*Short task*: From the listing that follows, extract every line and set it down unaltered.

## Begin Recorded data

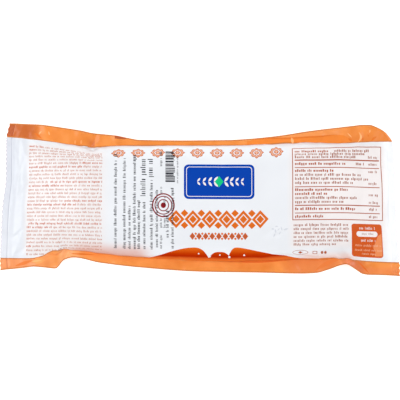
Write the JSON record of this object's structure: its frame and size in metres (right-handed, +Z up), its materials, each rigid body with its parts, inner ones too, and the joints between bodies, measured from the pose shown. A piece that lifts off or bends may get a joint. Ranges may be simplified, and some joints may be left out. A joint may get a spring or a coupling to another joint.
{
  "type": "sealed film pack of smoked provola cheese",
  "caption": "Long sealed film pack round a loaf of smoked provola, with flat crimped ends, a narrow fin of film along each side and one corner rolled under.",
  "frame": {"origin": "middle of the pack's box seen from above, on the surface that it lies on", "axes": "+X along the pack towards the end with the rolled corner, +Y towards the front's upper edge, +Z up, out of the printed front"},
  "size_m": [0.3814, 0.1454, 0.0364],
  "materials": {
    "printed_film": "smooth printed plastic film with a soft shine, white on the front's panel and orange round it"
  },
  "bodies": {
    "root": {"film_pack": "printed_film"}
  },
  "joints": []
}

## End Recorded data

*Response to this task*:
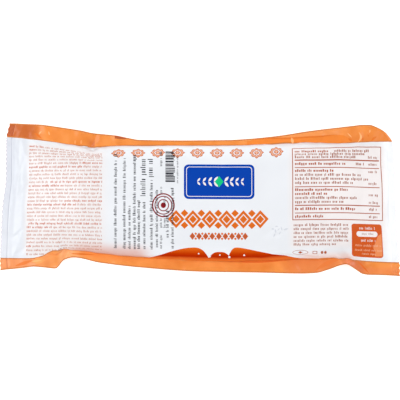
Write the JSON record of this object's structure: its frame and size in metres (right-handed, +Z up), its materials, each rigid body with its parts, inner ones too, and the joints between bodies, measured from the pose shown. A piece that lifts off or bends may get a joint. Ranges may be simplified, and some joints may be left out. A joint may get a spring or a coupling to another joint.
{
  "type": "sealed film pack of smoked provola cheese",
  "caption": "Long sealed film pack round a loaf of smoked provola, with flat crimped ends, a narrow fin of film along each side and one corner rolled under.",
  "frame": {"origin": "middle of the pack's box seen from above, on the surface that it lies on", "axes": "+X along the pack towards the end with the rolled corner, +Y towards the front's upper edge, +Z up, out of the printed front"},
  "size_m": [0.3814, 0.1454, 0.0364],
  "materials": {
    "printed_film": "smooth printed plastic film with a soft shine, white on the front's panel and orange round it"
  },
  "bodies": {
    "root": {"film_pack": "printed_film"}
  },
  "joints": []
}